How they’re all related comes down to one simple principle: whether you’re in my yoga class or reading my novel, or watching/listening to a podcast episode I’ve made, I want you to leave the experience feeling better about life and the world than you did when you started.
Students come to a yoga class partly for a workout, I guess, but if that’s all they wanted they could go to an aerobics class instead (do they still exist?). They come to a yoga class because, whether consciously or subconsciously, they want a transformative experience. My yoga teacher, Shiva Rea, refers to herself as a river guide, and while I’m ocean-leaning more than river-fond, it’s something I understand. The river is, in one sense, creative flow. So I’m the river guide too, whenever someone is in my class.
This applies to writing fiction as well. I’m the river guide for the characters and the story, initially. Once they go out into the world in book form, I’m the river guide for the reader. The journey is the reader’s own, but I feel it’s my responsibility to make sure that at journey’s end the reader feels their time has been well spent and that, hopefully, they feel better than they did at the start. That doesn’t mean I write happy endings – I don’t. I write realistic endings, and the feedback from readers is that these are what make them feel better about things. That’s not the reason I keep writing them; the endings are like that because I write about realistic things, and it’s not realistic to tie everything up in a bow. Readers also say the books are comforting, and in this day and age I can’t think of a better compliment.
It feels … not hard, but tender to admit that this is my motivation for writing. Shouldn’t I be saying that I write because I simply have to, that I can’t not write? That it’s my calling/mission and I don’t know who I am without it?
I do know who I am without it, and I could not do it if I wanted to. I don’t want to. I want to tell stories because I know from personal experience that life can sometimes feel unbearable. Everything one knows or believes in can be taken away, trust eroded, even violence committed, and as a consequence facing the day – each day, day after day – is too hard.
From childhood, for me, stories were a refuge. Stories – books – offered me respite and, yes, comfort and they entertained me too. The entertainment was important because it took me away from myself and the world I inhabited, if only for a little while. The stories helped me believe there were other ways to be that might be better. And, having believed that, I created it. Not all at once, and there were times when other people tried to drag me into mires of their own creation, just so they wouldn’t be alone there, but each time I pulled myself out, the world I made became not just bearable but beautiful.

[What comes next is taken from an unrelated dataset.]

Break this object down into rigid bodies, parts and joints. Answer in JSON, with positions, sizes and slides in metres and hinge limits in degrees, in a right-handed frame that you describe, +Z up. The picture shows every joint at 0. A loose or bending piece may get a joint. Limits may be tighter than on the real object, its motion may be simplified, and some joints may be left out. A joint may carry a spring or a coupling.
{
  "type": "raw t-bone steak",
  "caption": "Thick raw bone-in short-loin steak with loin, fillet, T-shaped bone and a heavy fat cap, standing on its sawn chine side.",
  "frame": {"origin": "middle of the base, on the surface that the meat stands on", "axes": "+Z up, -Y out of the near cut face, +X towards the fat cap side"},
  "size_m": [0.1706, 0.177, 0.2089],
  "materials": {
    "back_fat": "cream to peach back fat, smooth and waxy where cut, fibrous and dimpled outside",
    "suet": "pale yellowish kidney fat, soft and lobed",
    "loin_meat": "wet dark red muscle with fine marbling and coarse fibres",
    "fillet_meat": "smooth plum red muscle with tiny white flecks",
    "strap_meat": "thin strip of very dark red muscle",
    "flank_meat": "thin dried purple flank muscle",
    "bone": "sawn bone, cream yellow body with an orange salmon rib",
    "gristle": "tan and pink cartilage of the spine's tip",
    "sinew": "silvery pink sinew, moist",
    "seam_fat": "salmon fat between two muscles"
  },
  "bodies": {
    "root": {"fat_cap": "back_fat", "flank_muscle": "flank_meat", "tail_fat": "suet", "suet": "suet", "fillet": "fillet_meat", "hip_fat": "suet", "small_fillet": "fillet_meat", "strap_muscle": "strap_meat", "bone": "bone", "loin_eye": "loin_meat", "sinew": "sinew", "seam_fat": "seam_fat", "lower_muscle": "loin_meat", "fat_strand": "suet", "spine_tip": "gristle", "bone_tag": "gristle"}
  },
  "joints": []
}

It’s only through doing that work for myself that I can offer it to others, whether teaching yoga, writing about music or creating fiction in book form. It’s a circular chain of offering, in a way: I offer these stories to you in the hope that they’ll leave you better than you were when you started them, and in turn you may encounter someone who feels better for having met you. And I’m not the god-head here: what I am offered by yoga teachers and authors and musicians keeps feeding me so I can keep making my offerings. It’s circular. My job is to keep myself open to what is offered to me so I can pass it on. In other words: to keep out of my own way, a piece of advice I regularly give to writers when asked!
To quote Ben Lee, one of those musicians whose offerings I’ve been accepting for years, we’re all in this together.

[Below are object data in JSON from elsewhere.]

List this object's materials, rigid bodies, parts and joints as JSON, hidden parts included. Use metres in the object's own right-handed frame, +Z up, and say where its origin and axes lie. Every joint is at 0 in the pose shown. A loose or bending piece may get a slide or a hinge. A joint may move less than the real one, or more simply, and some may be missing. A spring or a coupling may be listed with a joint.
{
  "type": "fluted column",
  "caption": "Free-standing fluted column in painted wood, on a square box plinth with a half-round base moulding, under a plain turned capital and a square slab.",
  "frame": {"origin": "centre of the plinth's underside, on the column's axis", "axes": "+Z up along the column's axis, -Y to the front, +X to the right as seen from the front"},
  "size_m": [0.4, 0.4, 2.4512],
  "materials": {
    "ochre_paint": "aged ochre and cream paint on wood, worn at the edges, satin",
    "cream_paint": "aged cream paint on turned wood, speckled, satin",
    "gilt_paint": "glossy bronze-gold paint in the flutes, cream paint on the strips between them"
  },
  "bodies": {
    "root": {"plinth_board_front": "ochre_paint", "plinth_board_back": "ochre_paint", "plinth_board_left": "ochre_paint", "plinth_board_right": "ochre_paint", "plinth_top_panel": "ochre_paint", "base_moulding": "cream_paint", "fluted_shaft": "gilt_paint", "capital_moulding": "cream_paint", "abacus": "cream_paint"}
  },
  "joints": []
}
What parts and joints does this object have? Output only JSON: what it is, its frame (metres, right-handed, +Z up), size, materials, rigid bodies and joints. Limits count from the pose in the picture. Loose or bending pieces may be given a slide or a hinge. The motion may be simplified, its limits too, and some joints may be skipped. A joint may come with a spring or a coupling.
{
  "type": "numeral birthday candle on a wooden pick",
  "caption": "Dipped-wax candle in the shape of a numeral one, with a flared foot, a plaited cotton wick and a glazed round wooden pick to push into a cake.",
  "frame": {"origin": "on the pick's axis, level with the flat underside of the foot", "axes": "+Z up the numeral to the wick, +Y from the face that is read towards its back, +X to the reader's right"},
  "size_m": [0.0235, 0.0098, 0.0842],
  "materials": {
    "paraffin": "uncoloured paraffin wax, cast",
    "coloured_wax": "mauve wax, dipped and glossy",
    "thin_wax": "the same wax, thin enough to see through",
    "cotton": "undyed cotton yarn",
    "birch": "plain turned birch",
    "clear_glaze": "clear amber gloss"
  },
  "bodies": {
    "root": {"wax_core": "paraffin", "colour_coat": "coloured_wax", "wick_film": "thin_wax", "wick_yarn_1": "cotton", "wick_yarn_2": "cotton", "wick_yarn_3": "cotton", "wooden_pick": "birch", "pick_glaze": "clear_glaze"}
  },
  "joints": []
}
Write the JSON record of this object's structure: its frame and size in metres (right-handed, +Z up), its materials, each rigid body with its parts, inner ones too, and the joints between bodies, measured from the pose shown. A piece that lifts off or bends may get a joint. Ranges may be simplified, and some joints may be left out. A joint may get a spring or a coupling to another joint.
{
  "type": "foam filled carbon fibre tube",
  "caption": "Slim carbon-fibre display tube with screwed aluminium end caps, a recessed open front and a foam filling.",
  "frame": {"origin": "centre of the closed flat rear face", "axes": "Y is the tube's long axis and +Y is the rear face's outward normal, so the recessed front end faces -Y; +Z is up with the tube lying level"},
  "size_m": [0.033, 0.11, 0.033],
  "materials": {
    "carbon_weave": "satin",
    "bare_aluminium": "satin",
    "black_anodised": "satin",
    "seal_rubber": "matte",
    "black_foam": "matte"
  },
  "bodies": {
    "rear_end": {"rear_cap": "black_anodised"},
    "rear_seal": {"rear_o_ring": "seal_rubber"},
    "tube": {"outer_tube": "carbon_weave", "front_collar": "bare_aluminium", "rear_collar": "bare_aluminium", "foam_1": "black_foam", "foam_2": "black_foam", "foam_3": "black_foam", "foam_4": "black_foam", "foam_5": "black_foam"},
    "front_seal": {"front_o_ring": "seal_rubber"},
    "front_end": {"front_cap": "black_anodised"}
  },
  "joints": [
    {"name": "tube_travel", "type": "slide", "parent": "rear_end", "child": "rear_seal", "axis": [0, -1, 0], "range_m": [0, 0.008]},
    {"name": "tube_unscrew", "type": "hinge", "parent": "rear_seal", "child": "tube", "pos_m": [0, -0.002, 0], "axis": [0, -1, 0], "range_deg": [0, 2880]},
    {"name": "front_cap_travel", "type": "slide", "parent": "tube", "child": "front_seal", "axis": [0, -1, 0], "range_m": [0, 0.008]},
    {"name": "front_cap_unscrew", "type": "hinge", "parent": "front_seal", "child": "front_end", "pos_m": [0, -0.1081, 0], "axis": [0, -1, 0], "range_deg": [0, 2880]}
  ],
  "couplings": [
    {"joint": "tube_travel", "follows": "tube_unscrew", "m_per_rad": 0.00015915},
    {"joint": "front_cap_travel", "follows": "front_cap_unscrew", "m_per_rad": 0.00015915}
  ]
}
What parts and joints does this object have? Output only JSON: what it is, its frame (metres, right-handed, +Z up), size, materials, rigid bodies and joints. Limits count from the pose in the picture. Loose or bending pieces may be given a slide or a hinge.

Also, I should really mention that I have a novel coming out on 28 July 2026, called The Frock Shop. Here’s the animation for the cover reveal that took place at the end of April. This is a change in design direction, away from the look and feel of my previous novels, but I felt it was time and the publishers agreed. The designer is the same, through: Christa Moffitt of Christabella Designs.
Love,
Sophie
What I’m reading
Even the Good Girls Will Cry by Melissa Auf der Maur: Melissa Auf der Maur was the bass player for Hole, the band fronted by Courtney Love. I was a bass player at the same time as Auf der Maur joined the band – which was in the wake of the deaths of Love’s husband, Kurt Cobain, and Hole bassist Kristen Pfaff – and thought she had the coolest job in music. Plus I saw Hole love on the tour that is mentioned in the book. The nostalgia was a small reason to want to read the book; Auf der Maur’s writing is the reason I’m enjoying it so much.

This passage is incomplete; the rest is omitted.